DIRECTIONS FOR THIS TASK | Restate the entire listing word for word.

— start SUPPLIED MATERIAL —

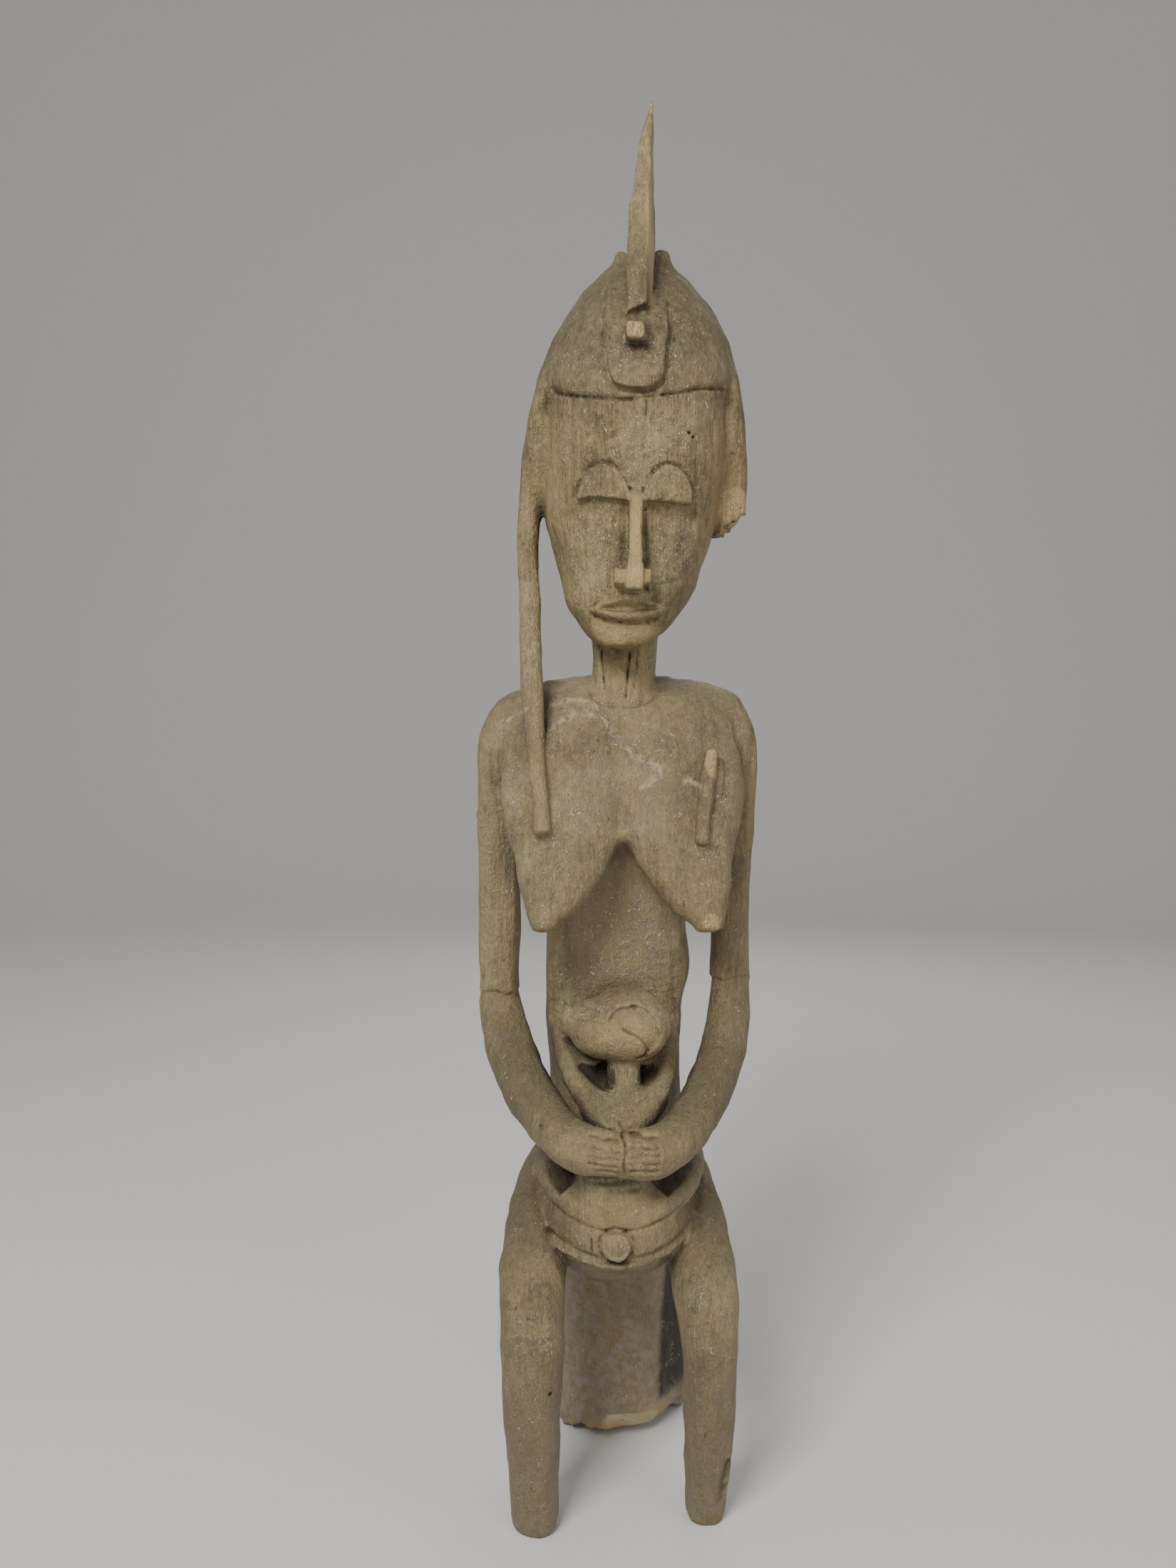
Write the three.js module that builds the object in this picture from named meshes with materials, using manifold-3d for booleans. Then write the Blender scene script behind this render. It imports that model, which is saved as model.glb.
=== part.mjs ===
// A carved wooden maternity figure: a mother sits on a round stool and holds a child to her front.
// The whole group is one carving from one log, so it is one solid.
// Millimetres. +Z is up, the mother looks along -Y, +X is to the right of someone who faces her.
// The origin is on the floor, under the middle of the figure's box.

import * as THREE from 'three';
import { mergeVertices } from 'three/addons/utils/BufferGeometryUtils.js';
import Module from 'manifold-3d';

const wasm = await Module();
wasm.setup();

// Driving dimensions.
const HEIGHT = 1120;            // floor to the tip of the horn
const RIM_CUT = 2.4;            // depth of the cut line along the rim of the cap
const PLATE_RISE = 4.4;         // how far the tongue-shaped plate stands off the cap
const LID_RISE = 5.4;           // how far the eyelids stand off the face
const FINGER_CUT = 1.8;         // width of the cuts between the fingers

// The pose and the carving are shares of the height: one share is a thousandth of it.
const SHARE = HEIGHT / 1000;
const WIDER = 600;              // a length in shares that is more than any width of the figure

// Smooth rows between the given ones, each column on a Catmull-Rom curve.
function smooth(rows, perSpan) {
  const result = [];
  const last = rows.length - 1;
  for (let i = 0; i < last; i++) {
    const before = rows[Math.max(i - 1, 0)];
    const after = rows[Math.min(i + 2, last)];
    for (let k = 0; k < perSpan; k++) {
      const t = k / perSpan;
      result.push(rows[i].map((p1, column) => {
        const p0 = before[column];
        const p2 = rows[i + 1][column];
        const p3 = after[column];
        const slope = p2 - p0;
        const bend = 2 * p0 - 5 * p1 + 4 * p2 - p3;
        const twist = 3 * (p1 - p2) + p3 - p0;
        return p1 + 0.5 * t * (slope + t * (bend + t * twist));
      }));
    }
  }
  result.push(rows[last].slice());
  return result;
}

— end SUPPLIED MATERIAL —

WRITTEN RESPONSE |
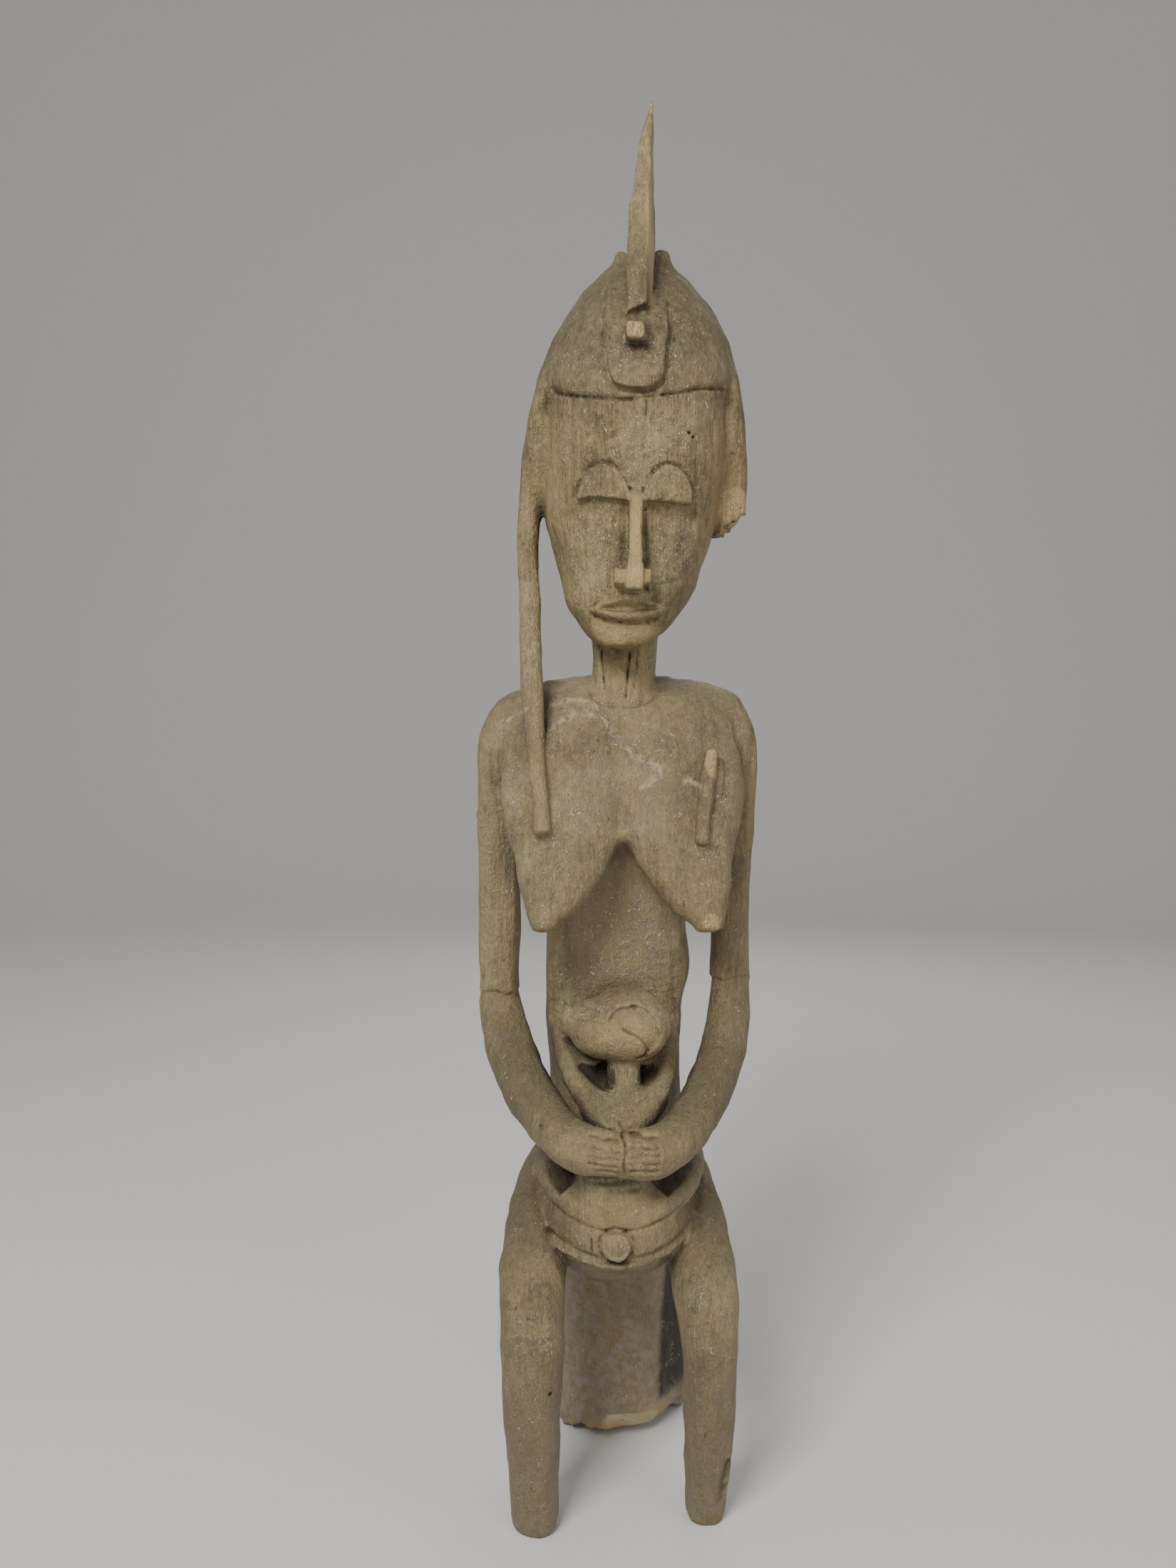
Write the three.js module that builds the object in this picture from named meshes with materials, using manifold-3d for booleans. Then write the Blender scene script behind this render. It imports that model, which is saved as model.glb.
=== part.mjs ===
// A carved wooden maternity figure: a mother sits on a round stool and holds a child to her front.
// The whole group is one carving from one log, so it is one solid.
// Millimetres. +Z is up, the mother looks along -Y, +X is to the right of someone who faces her.
// The origin is on the floor, under the middle of the figure's box.

import * as THREE from 'three';
import { mergeVertices } from 'three/addons/utils/BufferGeometryUtils.js';
import Module from 'manifold-3d';

const wasm = await Module();
wasm.setup();

// Driving dimensions.
const HEIGHT = 1120;            // floor to the tip of the horn
const RIM_CUT = 2.4;            // depth of the cut line along the rim of the cap
const PLATE_RISE = 4.4;         // how far the tongue-shaped plate stands off the cap
const LID_RISE = 5.4;           // how far the eyelids stand off the face
const FINGER_CUT = 1.8;         // width of the cuts between the fingers

// The pose and the carving are shares of the height: one share is a thousandth of it.
const SHARE = HEIGHT / 1000;
const WIDER = 600;              // a length in shares that is more than any width of the figure

// Smooth rows between the given ones, each column on a Catmull-Rom curve.
function smooth(rows, perSpan) {
  const result = [];
  const last = rows.length - 1;
  for (let i = 0; i < last; i++) {
    const before = rows[Math.max(i - 1, 0)];
    const after = rows[Math.min(i + 2, last)];
    for (let k = 0; k < perSpan; k++) {
      const t = k / perSpan;
      result.push(rows[i].map((p1, column) => {
        const p0 = before[column];
        const p2 = rows[i + 1][column];
        const p3 = after[column];
        const slope = p2 - p0;
        const bend = 2 * p0 - 5 * p1 + 4 * p2 - p3;
        const twist = 3 * (p1 - p2) + p3 - p0;
        return p1 + 0.5 * t * (slope + t * (bend + t * twist));
      }));
    }
  }
  result.push(rows[last].slice());
  return result;
}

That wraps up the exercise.